I started a blog series on tech at the beginning of December and I plan to get back to it when it feels right. Like many things, it seemed like a good idea when I kicked it off, but as it turned out it wasn’t. Instead of beating myself up over not just proceeding with the plan since I had announced it, I pulled the plug quick when it didn’t feel right. A recent class I took on governance and strategy was eye-opening in many ways and one of the most important lessons I took away from it is the need to stay conscious and aware of what “feels right” in the moment, and be willing to admit when we begin to sense we have jumped the gun. This holds lessons for me personally and might be useful for the rest of us to embrace as we consider how to dynamically steer our way through the coming years.
So, I’m kicking off 2017 with my personal take on four themes for association professionals to consider in the days ahead.
Commitment – Times come that shake your faith personally and professionally. There is much to be said for allowing ourselves to be human when events knock us off course and admit we don’t have all of the answers. That being said, disruptive times present unique challenges in the way in which we function both individually and collectively as humans. They test our resolve and call for higher levels of commitment above and beyond what we may have known before. In 2017, let’s commit to taking action on behalf of the industries and professions we represent, but also on behalf of our planet and its people. Let’s think beyond our own membership borders to see how our actions impact the world around us. Let’s commit to thinking systemically about our relationship to the wider world that exists outside of our board rooms and narrow self-interests. Let’s create a new ethos and take actions that honor and reflect a new sensitivity to the interconnectedness of all life on the planet. Let’s remember there exists an urgent need for us to pursue policies that lessen our environmental impact. Let’s commit ourselves to making things better for all, not just better for some.
Citizenship – I have hammered on this in the past, but I think it bears repeating. Members are not customers. Associations were not meant to simply provide services for members and other stakeholders to consume. If we continue to pursue this purely consumerist mentality, we will remove a sense of agency from our stakeholders at the very moment we need it the most.
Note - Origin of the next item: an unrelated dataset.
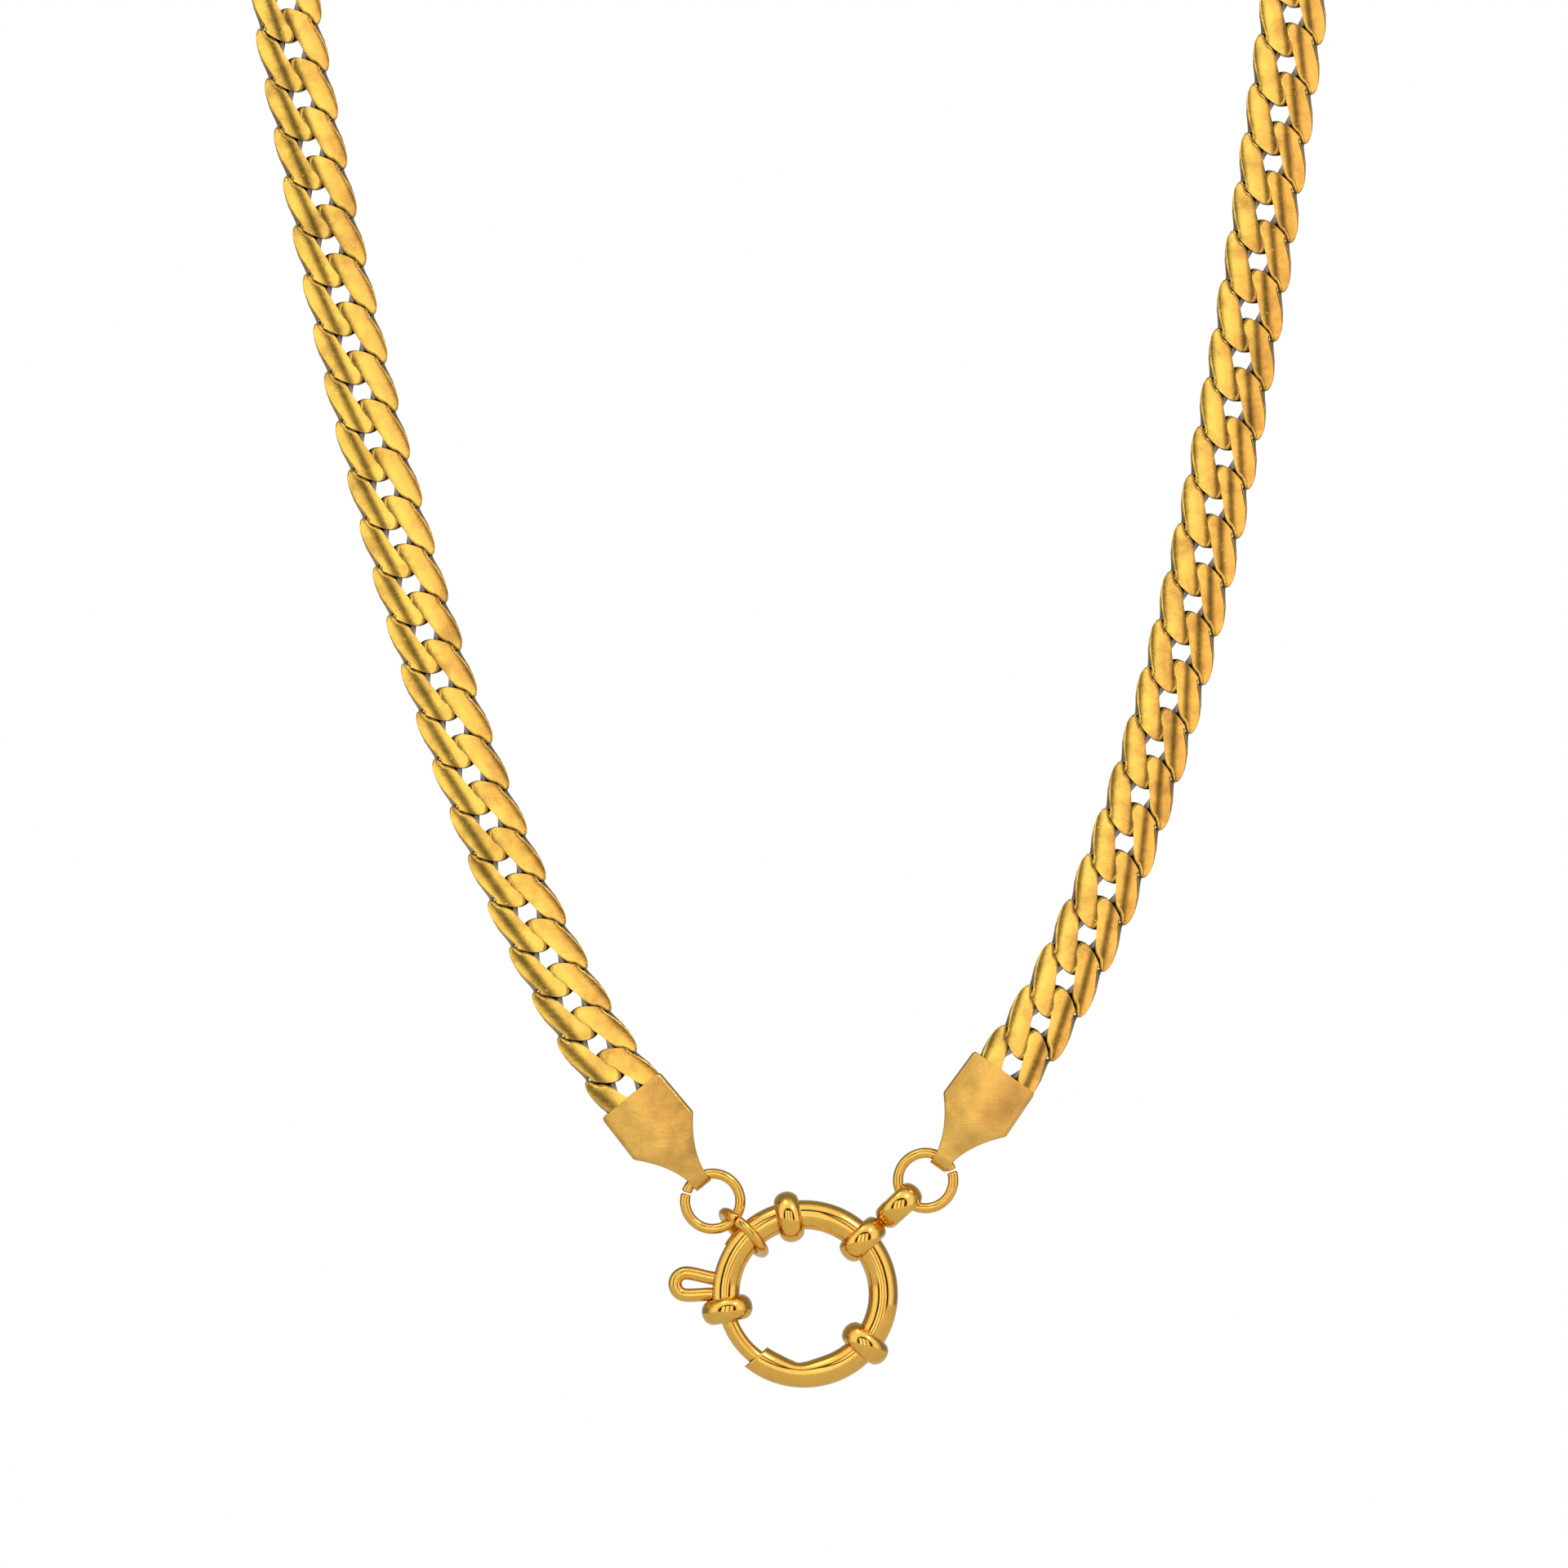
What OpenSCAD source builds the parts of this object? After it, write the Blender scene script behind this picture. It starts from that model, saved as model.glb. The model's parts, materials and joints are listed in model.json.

Consumerism is easy. It’s the path of least resistance. “We” provide. “They” buy and stay out of our hair. However, the emphasis on “member as consumer” erodes our greater collective sensitivity to the wider civic responsibilities we each hold. In the United States in particular, associations are the direct descendants of the First Amendment of the US Constitution. That being said, a purely US-centric worldview does not advance our cause to the fullest extent possible. We have a responsibility to think beyond our own borders, and recognize there is a global system for us to engage with as well. As such, we have a duty to think of our fellows as citizens in both a local and global sense, not purely customers. Yes, democracy is messy. However, we are the training ground for an active and engaged global citizenry and we forget that at our own peril.
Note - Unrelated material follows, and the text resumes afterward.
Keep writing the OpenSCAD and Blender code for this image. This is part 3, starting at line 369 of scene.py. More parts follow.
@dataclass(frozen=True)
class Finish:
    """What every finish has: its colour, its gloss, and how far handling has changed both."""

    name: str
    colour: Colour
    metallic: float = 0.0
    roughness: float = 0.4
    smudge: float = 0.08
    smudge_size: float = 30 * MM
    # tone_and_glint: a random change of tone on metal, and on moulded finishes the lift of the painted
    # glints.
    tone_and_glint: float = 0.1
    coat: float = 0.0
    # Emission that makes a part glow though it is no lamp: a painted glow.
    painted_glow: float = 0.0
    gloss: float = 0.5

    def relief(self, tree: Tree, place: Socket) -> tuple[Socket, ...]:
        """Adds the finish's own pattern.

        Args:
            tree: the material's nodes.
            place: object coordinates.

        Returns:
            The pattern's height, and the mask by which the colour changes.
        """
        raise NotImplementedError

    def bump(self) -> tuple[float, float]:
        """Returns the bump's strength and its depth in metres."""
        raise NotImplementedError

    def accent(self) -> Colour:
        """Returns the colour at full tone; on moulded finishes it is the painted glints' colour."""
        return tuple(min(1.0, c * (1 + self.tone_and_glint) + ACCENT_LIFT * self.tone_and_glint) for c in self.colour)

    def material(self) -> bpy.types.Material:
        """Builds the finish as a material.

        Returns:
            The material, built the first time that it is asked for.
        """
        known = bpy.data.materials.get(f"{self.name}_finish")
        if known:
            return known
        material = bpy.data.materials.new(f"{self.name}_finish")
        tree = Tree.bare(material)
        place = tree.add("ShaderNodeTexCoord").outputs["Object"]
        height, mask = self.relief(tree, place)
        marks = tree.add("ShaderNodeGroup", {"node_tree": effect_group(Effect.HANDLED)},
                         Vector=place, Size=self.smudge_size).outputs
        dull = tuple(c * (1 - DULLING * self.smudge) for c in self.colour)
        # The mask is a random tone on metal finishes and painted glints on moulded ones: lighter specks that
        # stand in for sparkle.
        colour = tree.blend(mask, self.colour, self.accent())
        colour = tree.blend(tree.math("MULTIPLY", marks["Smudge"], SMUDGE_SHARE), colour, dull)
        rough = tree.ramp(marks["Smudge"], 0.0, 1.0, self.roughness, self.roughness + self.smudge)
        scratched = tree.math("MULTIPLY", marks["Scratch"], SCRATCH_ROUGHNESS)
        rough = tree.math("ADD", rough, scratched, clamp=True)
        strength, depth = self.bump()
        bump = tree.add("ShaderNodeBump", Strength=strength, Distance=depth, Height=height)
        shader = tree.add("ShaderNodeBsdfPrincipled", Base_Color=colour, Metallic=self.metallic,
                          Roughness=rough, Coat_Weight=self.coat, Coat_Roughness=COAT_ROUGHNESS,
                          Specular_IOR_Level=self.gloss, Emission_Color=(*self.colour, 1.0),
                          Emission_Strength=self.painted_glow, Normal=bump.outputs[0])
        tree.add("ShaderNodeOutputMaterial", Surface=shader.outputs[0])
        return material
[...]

Inclusivity – More than ever, associations must actively pursue strategies to ensure they become and remain open and inclusive on a vast array of dimensions. We often pay lip service to being truly inclusive. I often hear association professionals loudly proclaim they do not engage in advocacy around social issues. More than once I’ve heard the claim that associations represent their industries and professions alone and if members have social issues they want to engage with, they should find another group to dedicate their energies to. Really? So our industries or professions will suffer no ill effects if we have entire membership segments who may be personally injured, marginalized or excluded from opportunity? We don’t advocate for equal pay on behalf of the women we claim to represent? We have no concerns about the educational system and the role we can play in ensuring affordable, equitable access to workplace skills and training? I respectfully submit the “no social issues” lenses need some adjustment. Believing our members should go “dedicate their energies” elsewhere if they are concerned about their health and well-being sends a horrible message. In uncertain times with limited time and resources, do we really want our members to dedicate their energy elsewhere? Will we abandon our members at the moment they need us the most? Nay. We shouldn’t. We don’t have to. It’s a choice we can make to embrace “whole-human” membership. It’s time.
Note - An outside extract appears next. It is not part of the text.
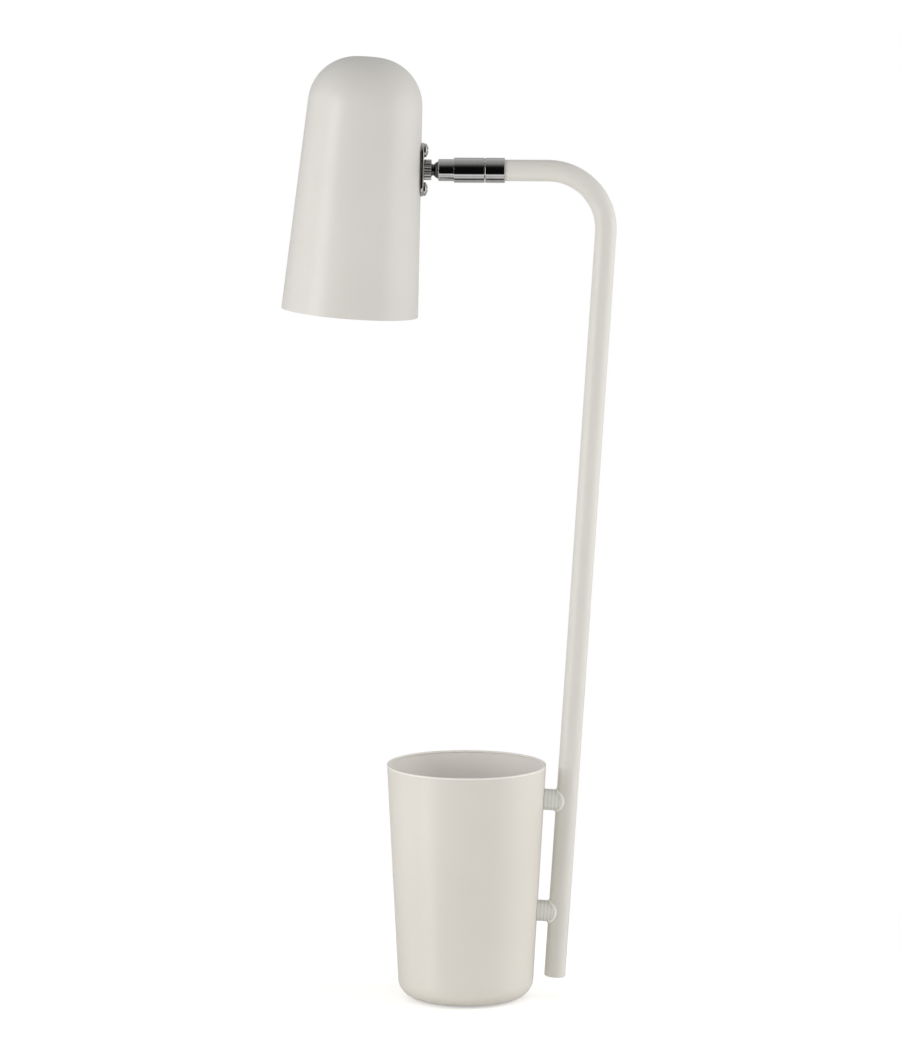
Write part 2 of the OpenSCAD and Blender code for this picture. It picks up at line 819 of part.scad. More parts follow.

Resilience – One of the most important things I was able to re-focus on over the past few months was the idea of resilience. Ken Wilber discusses these issues and puts resilience in an interconnected, tripartite way. We must build resilience into our strategies as individuals, as organizations and as part of the wider world. There is an interplay between the energy we channel as people, as groups and as civilizations. For ourselves, we have to pay attention to pacing like never before. Disruption requires time to study, time to think and reflect and time to take care of ourselves as humans. As we become more stressed, our ability to optimally function is compromised. Take the time to focus on what you personally need to do to be as effective as you can. Also, we need to build resilience and new ways of thinking into our organizations. Creativity and innovation are best served when we take the time to be fully present in each moment and requires a humility that we haven’t been trained in but we can learn. We have the power to focus on and create more resilient associations and there is no time like the present to start. Lastly, when we are consciously aligned both as individuals and as organizations, we can focus on how to create resilience within our larger society both domestically and abroad. By blending the best of our natures with an ethical commitment that extends to protecting our planet and its people we can create a more harmonious and sustainable existence for all.
I wish us all the best as we collectively walk into 2017 as a community with bright eyes and full hearts. Let’s do this.